Early study discontinuation at commercial sites did reduce the statistical power of the ADCS MCI trial. Average person-years of observation for subjects recruited by commercial sites was 1.75 person-years per subject recruited, compared to 2.01 person-years per subject recruited by ADC sites and 1.95 person-years per subject recruited by non-ADC university-affiliated sites. Compounding the high study discontinuation rate was a low incident dementia rate among subjects recruited by commercial sites (Table 3). There were only 10.4 incident dementia cases per 100 person-years of observation at the commercial sites compared to 16.6 and 14.4 incident dementia cases per 100 person-years of observation at the ADC and university-affiliated sites. We speculate that this is can be attributed to a lack of specificity of diagnosis for amnestic MCI by commercial sites when screening subjects for inclusion in the ADCS MCI trial (the inclusion criteria specified that non-amnestic subtypes of MCI should not be enrolled). Clinicians at commercial sites may have been less sensitive than their ADC and university-affiliated research counterparts to those inclusion criteria intended to narrow recruitment to the amnestic subtype of MCI that is most consistent with prodromal AD.

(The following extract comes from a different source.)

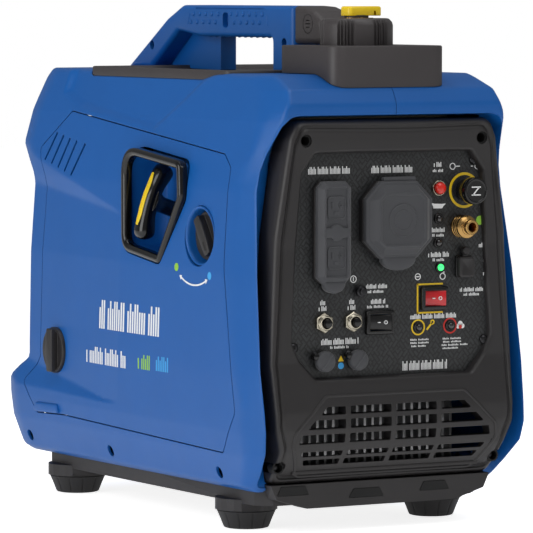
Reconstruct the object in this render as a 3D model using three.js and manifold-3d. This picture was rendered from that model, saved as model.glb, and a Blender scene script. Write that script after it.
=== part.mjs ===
// Portable inverter generator, in millimetres.
// +X is to the right of someone who faces the control panel, the panel faces -Y, and +Z is up.
// The origin is on the floor, under the middle of the body.
import * as THREE from "three";
import { ConvexGeometry } from "three/addons/geometries/ConvexGeometry.js";
import { mergeVertices } from "three/addons/utils/BufferGeometryUtils.js";
import Module from "manifold-3d";

const wasm = await Module();
wasm.setup();

// ---------------------------------------------------------------- driving dimensions

const gap = 0.4; // left between two pieces that touch
const seam = 0.8; // visible joint line between two body panels
const wall = 3; // moulded walls
const far = 1000; // beyond every face, for cuts that go right through

const bodyHalfWidth = 139.5;
const frontReach = 240;
const rearReach = 246;
const shellBottom = 35;
const shellTop = 398;

const footHeight = 16;
const footTopRadius = 26;
const footBottomRadius = 19.5;
const footSpread = 95;
const footFrontSetIn = 98.5; // from the front of the body to the front feet's axes
const footRearSetIn = 66;

const handleHalfWidth = 19;
const handleRise = 57; // above the top of the shells
const gripDepth = 28.5;

const neckRadius = 24;
const capRadius = 32;
const capHeight = 42;
const capSetIn = 70.5; // from the front of the body to the filler cap's axis

const panelHeight = 193;
const panelHalfWidth = 100;
const panelThickness = 2.5;

const shaftLevel = 188; // height of the crankshaft
const pulleyRadius = 42.5;
const pulleyPlane = -24; // where the pulley and the starter rope lie along Y
const ropeRadius = 2;
const gripLean = THREE.MathUtils.degToRad(20);
const gripSetIn = 15.5; // from the side of the body to the starter grip's middle

// ---------------------------------------------------------------- levels and lines that follow from them

const lowerBulge = shellBottom + 55;
const waist = shellTop - 101;
const brow = shellTop - 72;
const front = -frontReach;
const rear = rearReach;
const handleTop = shellTop + handleRise;
const panelFace = front + 14;
const panelTop = shellTop - 69;
const panelBottom = panelTop - panelHeight;
const panelMiddle = panelTop - 101.5; // height that the controls are set out from

// The rope leaves the pulley's top square to the leaning grip, and that sets how high the grip is.
const ropeOffset = pulleyRadius + ropeRadius + gap;
const gripReach = bodyHalfWidth - gripSetIn;
const gripLevel = shaftLevel + ropeOffset / Math.cos(gripLean) + gripReach * Math.tan(gripLean);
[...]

Cumulatively, high study discontinuation rates and low incident dementia rates such as experienced by commercial sites in the ADCS MCI trial can substantially compromise statistical power. One practical measure of the effect of incidence rates and discontinuation rates on power is in the calculation of sample size requirements when planning future trials. The statistical power of a survival analysis is determined by the expected number of incident events observed24. During this three-year trial, the commercial sites observed 0.1818 dementia events per study subject recruited, while the ADC sites observed 0.3333 dementia events per study subject recruited. Based on the number of events observed per subject recruited, a clinical trial using commercial sites with the discontinuation rates and incident dementia rates experienced in the ADCS MCI trial would require 1.8 times as many subjects as a comparably powered clinical trial using ADC clinical sites.
Subject dropout has been problematic for many MCI trials performed to date (reviewed in Jelic et al.3). Missing data due to study subject dropout compromises the power and validity of statistical analyses of trial results. We identified several demographic parameters that predict a higher dropout rate, including sex, marital status, education, and race/ethnicity. Retention efforts targeting the identified groups may improve the representativeness and power of future trials. We also found that commercial recruitment sites have a higher dropout rate and lower incident dementia rate than ADCs and university-affiliated sites. Overall, the ADCS MCI trial had a relatively low dropout rate compared to most MCI trials performed to date3, presumably because the ADCS MCI trial was less reliant on commercial sites for recruitment. We conclude that utilization of academic sites could substantively decrease dropout and improve the statistical power and validity of future clinical trials of cognitively impaired elderly.
Supported by the National Institute on Aging grants to the Alzheimer’s Disease Cooperative Study (U01 AG010483) and the University of California San Diego Alzheimer’s Disease Research Center (P50 AG005131).